**SHORT TASK:** Using the data that follows, return exactly the lines from the one that contains "lamp, lamp_board = torch_lamp()" through the one that contains "in imported if", ends included.

---------- THE INPUT

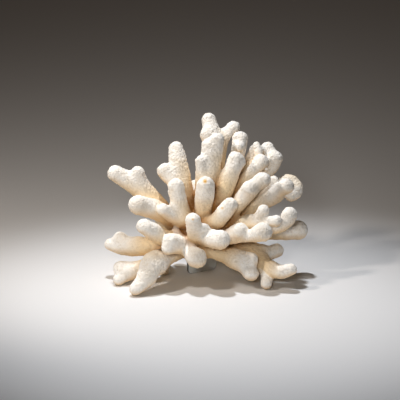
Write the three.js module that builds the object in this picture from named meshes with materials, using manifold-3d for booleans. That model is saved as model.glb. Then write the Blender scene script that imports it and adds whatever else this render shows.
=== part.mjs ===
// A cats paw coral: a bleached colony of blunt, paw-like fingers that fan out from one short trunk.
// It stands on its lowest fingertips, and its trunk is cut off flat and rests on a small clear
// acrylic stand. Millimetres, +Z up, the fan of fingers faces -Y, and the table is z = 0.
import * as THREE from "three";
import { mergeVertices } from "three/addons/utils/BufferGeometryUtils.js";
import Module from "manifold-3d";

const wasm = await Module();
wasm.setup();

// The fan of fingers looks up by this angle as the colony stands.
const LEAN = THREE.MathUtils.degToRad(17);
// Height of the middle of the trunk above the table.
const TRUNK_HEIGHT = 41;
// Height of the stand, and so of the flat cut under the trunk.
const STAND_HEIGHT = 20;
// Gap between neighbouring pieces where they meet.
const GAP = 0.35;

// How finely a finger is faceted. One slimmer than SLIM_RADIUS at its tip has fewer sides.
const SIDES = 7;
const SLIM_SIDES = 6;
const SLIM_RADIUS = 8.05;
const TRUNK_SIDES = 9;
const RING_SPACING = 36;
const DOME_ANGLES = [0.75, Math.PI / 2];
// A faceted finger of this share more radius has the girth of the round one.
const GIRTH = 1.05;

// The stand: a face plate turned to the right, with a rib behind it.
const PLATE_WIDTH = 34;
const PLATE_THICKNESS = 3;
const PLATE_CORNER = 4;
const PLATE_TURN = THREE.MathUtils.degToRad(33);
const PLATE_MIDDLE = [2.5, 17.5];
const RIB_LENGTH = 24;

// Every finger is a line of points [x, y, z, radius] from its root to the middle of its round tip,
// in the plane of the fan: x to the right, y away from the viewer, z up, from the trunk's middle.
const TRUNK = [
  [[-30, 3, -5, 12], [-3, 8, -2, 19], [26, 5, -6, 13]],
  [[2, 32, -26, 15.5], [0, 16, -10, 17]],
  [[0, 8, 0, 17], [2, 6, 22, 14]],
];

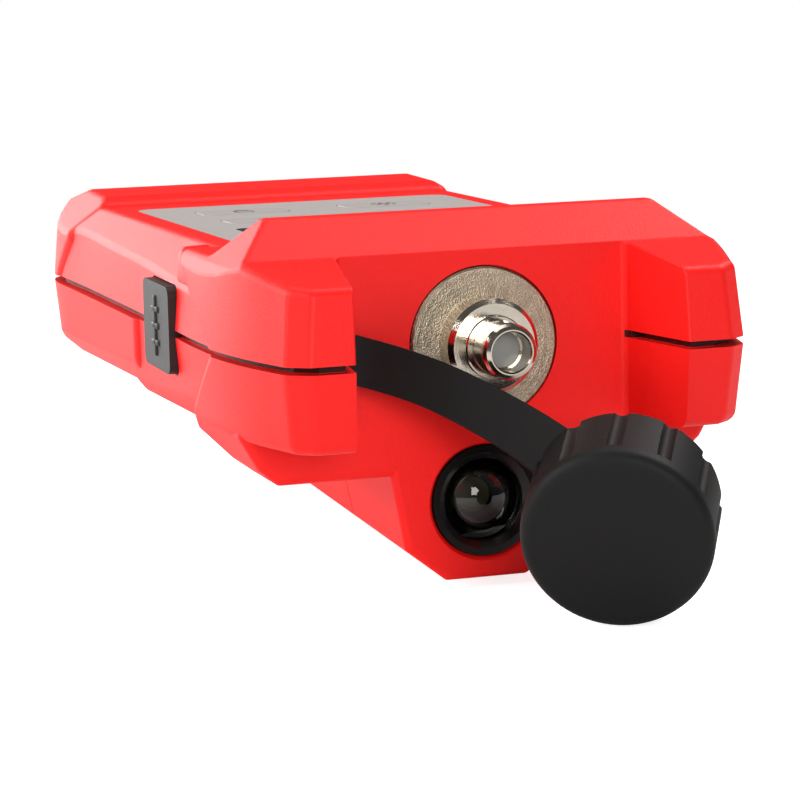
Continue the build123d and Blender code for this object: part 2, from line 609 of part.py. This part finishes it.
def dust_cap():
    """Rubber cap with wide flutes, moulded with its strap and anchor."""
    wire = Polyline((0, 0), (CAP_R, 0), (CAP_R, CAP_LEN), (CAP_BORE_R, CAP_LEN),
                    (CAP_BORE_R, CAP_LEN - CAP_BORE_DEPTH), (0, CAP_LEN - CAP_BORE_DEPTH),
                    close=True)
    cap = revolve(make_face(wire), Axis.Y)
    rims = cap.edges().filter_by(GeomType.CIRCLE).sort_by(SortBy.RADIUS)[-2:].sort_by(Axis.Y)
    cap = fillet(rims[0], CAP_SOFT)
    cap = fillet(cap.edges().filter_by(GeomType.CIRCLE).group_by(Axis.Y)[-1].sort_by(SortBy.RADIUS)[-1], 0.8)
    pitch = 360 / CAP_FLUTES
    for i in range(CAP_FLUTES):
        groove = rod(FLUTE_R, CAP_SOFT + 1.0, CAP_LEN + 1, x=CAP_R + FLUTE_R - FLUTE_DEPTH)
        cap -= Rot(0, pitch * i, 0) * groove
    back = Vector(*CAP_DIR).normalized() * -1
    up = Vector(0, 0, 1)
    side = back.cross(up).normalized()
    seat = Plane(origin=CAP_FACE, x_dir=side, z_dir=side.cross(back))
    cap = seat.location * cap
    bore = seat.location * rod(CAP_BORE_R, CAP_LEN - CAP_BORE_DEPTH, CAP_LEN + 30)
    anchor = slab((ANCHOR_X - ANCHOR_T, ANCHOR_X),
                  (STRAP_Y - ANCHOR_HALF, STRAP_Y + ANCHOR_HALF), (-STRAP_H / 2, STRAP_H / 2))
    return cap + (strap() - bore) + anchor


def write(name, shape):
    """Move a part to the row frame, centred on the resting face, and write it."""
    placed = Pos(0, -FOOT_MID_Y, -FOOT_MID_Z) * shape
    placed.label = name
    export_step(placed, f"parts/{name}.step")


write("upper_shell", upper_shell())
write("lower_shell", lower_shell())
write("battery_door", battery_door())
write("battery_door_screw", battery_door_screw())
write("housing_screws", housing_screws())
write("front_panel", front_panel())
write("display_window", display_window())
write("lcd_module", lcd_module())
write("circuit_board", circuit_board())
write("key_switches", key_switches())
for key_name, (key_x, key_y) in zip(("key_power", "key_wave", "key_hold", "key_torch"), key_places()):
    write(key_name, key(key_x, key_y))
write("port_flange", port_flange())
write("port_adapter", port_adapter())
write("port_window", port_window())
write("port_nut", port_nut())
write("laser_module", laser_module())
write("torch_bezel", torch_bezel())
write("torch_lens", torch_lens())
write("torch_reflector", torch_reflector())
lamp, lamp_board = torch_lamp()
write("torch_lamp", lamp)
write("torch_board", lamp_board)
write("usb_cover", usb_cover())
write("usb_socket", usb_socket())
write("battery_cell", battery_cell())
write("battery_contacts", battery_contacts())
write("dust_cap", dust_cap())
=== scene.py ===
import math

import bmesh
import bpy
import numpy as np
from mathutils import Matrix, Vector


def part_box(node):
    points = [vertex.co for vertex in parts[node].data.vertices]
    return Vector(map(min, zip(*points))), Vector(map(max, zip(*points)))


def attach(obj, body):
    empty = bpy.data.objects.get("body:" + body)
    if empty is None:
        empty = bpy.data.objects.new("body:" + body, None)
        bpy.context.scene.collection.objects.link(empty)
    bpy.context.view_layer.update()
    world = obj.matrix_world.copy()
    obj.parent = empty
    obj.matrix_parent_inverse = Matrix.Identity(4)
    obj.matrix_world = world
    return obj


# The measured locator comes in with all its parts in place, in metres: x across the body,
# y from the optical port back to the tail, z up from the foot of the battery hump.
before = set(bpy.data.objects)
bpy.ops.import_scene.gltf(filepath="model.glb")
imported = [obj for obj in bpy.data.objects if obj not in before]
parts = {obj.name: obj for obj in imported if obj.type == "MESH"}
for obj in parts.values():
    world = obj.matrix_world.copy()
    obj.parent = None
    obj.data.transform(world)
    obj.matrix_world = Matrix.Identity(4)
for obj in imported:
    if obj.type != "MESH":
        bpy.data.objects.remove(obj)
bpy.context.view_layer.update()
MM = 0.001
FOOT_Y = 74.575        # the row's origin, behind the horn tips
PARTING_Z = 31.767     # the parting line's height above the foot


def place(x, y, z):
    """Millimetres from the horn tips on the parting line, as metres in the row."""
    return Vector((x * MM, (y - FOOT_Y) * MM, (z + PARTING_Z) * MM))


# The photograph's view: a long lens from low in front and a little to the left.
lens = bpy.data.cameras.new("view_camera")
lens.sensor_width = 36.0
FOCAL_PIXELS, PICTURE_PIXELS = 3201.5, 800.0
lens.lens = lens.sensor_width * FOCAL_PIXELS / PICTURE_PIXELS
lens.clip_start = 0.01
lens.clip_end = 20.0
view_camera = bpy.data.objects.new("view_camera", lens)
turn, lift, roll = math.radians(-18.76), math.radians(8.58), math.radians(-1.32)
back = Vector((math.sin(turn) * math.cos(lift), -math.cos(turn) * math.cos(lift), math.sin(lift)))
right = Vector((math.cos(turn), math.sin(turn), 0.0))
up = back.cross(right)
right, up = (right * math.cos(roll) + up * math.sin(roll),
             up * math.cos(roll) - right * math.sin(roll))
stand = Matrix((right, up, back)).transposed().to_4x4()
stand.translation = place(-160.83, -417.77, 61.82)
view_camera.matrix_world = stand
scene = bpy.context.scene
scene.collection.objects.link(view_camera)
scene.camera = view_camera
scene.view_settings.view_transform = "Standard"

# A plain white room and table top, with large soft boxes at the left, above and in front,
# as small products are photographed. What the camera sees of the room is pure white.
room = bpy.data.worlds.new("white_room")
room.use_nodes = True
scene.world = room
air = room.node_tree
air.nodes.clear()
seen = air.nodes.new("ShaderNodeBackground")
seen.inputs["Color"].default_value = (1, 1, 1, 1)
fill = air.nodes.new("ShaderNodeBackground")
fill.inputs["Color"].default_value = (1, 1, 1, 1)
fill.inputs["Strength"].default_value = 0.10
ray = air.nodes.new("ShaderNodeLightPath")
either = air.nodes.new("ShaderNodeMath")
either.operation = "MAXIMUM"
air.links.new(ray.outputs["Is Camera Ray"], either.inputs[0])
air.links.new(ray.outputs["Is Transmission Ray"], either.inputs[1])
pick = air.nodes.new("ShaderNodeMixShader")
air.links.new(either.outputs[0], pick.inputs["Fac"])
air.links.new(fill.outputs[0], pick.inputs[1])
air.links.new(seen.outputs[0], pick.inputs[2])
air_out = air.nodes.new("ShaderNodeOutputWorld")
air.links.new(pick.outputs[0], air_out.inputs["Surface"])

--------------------

**THE SOLUTION:**
lamp, lamp_board = torch_lamp()
write("torch_lamp", lamp)
write("torch_board", lamp_board)
write("usb_cover", usb_cover())
write("usb_socket", usb_socket())
write("battery_cell", battery_cell())
write("battery_contacts", battery_contacts())
write("dust_cap", dust_cap())
=== scene.py ===
import math

import bmesh
import bpy
import numpy as np
from mathutils import Matrix, Vector


def part_box(node):
    points = [vertex.co for vertex in parts[node].data.vertices]
    return Vector(map(min, zip(*points))), Vector(map(max, zip(*points)))


def attach(obj, body):
    empty = bpy.data.objects.get("body:" + body)
    if empty is None:
        empty = bpy.data.objects.new("body:" + body, None)
        bpy.context.scene.collection.objects.link(empty)
    bpy.context.view_layer.update()
    world = obj.matrix_world.copy()
    obj.parent = empty
    obj.matrix_parent_inverse = Matrix.Identity(4)
    obj.matrix_world = world
    return obj


# The measured locator comes in with all its parts in place, in metres: x across the body,
# y from the optical port back to the tail, z up from the foot of the battery hump.
before = set(bpy.data.objects)
bpy.ops.import_scene.gltf(filepath="model.glb")
imported = [obj for obj in bpy.data.objects if obj not in before]
parts = {obj.name: obj for obj in imported if obj.type == "MESH"}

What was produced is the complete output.